### Goal
Output exactly the lines from the first one down to the line containing "LEFT_FRILL_STAND = 0.62", inclusive.
****************
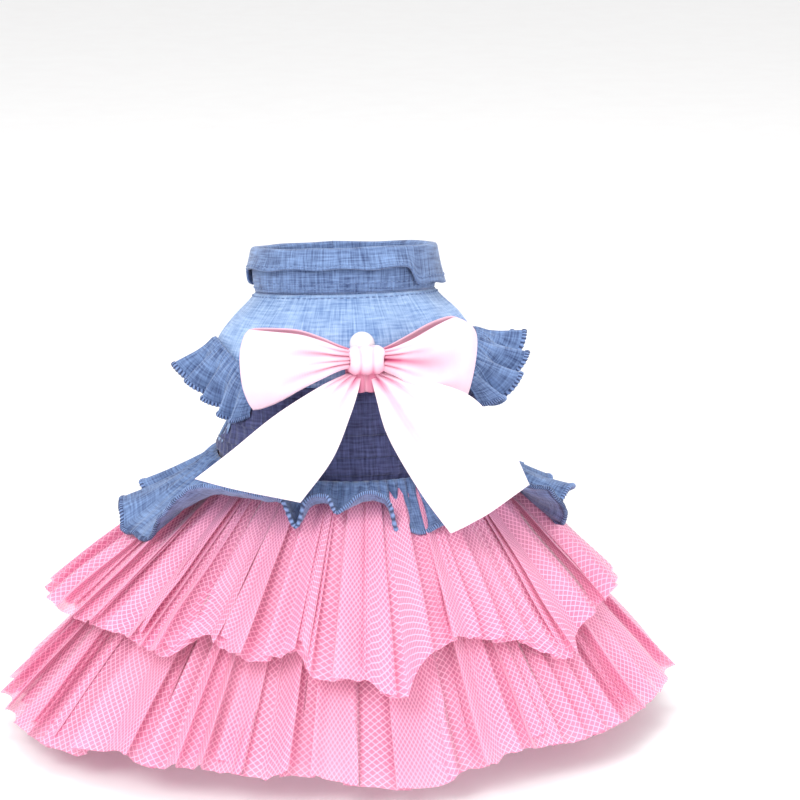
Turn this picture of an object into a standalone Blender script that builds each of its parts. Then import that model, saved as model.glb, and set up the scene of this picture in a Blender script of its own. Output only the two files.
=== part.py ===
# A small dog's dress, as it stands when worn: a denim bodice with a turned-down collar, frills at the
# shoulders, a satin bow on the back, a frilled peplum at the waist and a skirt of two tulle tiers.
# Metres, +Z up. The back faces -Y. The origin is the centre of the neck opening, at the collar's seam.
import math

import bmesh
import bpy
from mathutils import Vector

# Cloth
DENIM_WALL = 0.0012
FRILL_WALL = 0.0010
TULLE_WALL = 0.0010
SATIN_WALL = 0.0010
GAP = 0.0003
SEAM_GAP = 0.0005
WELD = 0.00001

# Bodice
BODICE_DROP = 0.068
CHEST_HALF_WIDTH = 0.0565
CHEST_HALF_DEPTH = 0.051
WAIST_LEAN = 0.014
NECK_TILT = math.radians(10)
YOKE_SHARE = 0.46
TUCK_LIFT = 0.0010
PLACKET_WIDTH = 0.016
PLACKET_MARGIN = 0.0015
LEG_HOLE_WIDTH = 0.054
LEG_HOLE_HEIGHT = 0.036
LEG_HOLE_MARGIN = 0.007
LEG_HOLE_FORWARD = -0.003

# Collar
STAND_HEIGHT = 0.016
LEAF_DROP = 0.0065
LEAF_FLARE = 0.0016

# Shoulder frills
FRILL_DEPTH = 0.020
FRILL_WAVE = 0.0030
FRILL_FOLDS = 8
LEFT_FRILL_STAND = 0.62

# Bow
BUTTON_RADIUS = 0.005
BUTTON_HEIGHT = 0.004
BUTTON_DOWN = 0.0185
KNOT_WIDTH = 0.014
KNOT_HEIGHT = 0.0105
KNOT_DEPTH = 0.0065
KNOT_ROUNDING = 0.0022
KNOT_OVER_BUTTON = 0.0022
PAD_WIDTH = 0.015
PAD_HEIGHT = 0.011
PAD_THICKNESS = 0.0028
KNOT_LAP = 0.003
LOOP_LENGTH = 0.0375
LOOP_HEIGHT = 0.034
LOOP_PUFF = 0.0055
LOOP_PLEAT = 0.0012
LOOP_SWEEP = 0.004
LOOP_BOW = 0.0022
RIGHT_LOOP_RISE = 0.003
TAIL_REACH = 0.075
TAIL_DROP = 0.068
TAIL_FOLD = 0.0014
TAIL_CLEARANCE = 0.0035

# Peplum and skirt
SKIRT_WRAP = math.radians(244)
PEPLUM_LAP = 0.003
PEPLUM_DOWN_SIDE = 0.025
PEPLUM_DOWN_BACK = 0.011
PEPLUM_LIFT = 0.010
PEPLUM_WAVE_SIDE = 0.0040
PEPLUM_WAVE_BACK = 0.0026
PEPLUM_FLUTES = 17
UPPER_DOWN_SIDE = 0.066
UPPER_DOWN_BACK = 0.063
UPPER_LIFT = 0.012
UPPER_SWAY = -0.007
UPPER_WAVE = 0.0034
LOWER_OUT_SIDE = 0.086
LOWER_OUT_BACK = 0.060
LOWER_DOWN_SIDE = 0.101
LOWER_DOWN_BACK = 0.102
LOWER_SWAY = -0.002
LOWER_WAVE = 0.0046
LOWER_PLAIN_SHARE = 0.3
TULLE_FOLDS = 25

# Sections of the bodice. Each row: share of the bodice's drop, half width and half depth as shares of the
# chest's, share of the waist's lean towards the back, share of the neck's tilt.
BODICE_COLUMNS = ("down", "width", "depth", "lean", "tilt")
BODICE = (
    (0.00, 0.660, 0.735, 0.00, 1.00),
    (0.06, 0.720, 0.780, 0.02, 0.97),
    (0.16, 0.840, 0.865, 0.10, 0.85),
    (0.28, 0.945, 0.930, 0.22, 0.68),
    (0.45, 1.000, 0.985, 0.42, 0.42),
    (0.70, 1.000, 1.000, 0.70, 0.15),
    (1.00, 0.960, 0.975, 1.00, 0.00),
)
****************
### Solution for this problem
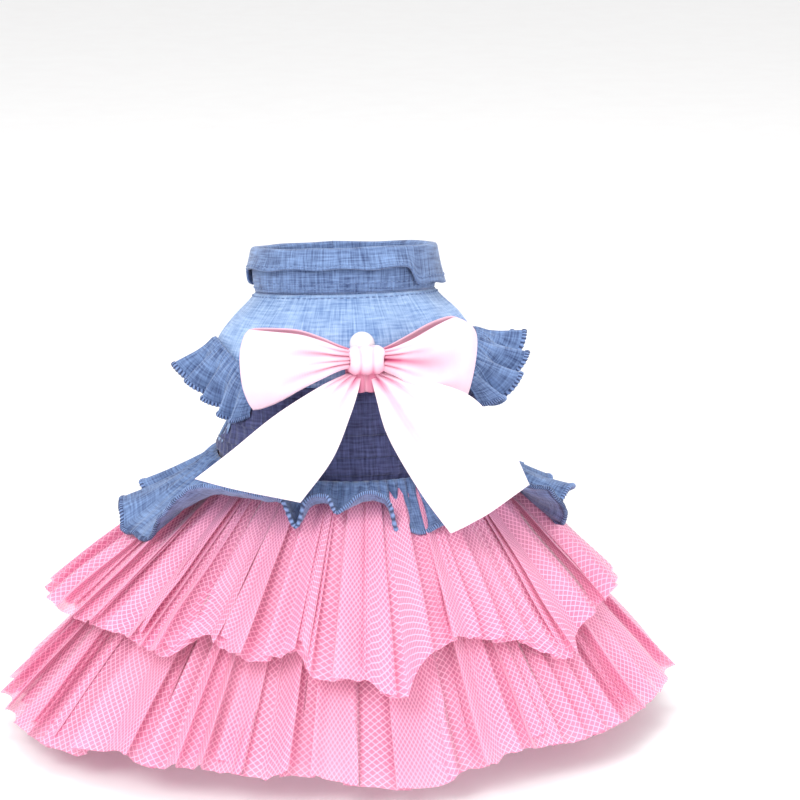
Turn this picture of an object into a standalone Blender script that builds each of its parts. Then import that model, saved as model.glb, and set up the scene of this picture in a Blender script of its own. Output only the two files.
=== part.py ===
# A small dog's dress, as it stands when worn: a denim bodice with a turned-down collar, frills at the
# shoulders, a satin bow on the back, a frilled peplum at the waist and a skirt of two tulle tiers.
# Metres, +Z up. The back faces -Y. The origin is the centre of the neck opening, at the collar's seam.
import math

import bmesh
import bpy
from mathutils import Vector

# Cloth
DENIM_WALL = 0.0012
FRILL_WALL = 0.0010
TULLE_WALL = 0.0010
SATIN_WALL = 0.0010
GAP = 0.0003
SEAM_GAP = 0.0005
WELD = 0.00001

# Bodice
BODICE_DROP = 0.068
CHEST_HALF_WIDTH = 0.0565
CHEST_HALF_DEPTH = 0.051
WAIST_LEAN = 0.014
NECK_TILT = math.radians(10)
YOKE_SHARE = 0.46
TUCK_LIFT = 0.0010
PLACKET_WIDTH = 0.016
PLACKET_MARGIN = 0.0015
LEG_HOLE_WIDTH = 0.054
LEG_HOLE_HEIGHT = 0.036
LEG_HOLE_MARGIN = 0.007
LEG_HOLE_FORWARD = -0.003

# Collar
STAND_HEIGHT = 0.016
LEAF_DROP = 0.0065
LEAF_FLARE = 0.0016

# Shoulder frills
FRILL_DEPTH = 0.020
FRILL_WAVE = 0.0030
FRILL_FOLDS = 8
LEFT_FRILL_STAND = 0.62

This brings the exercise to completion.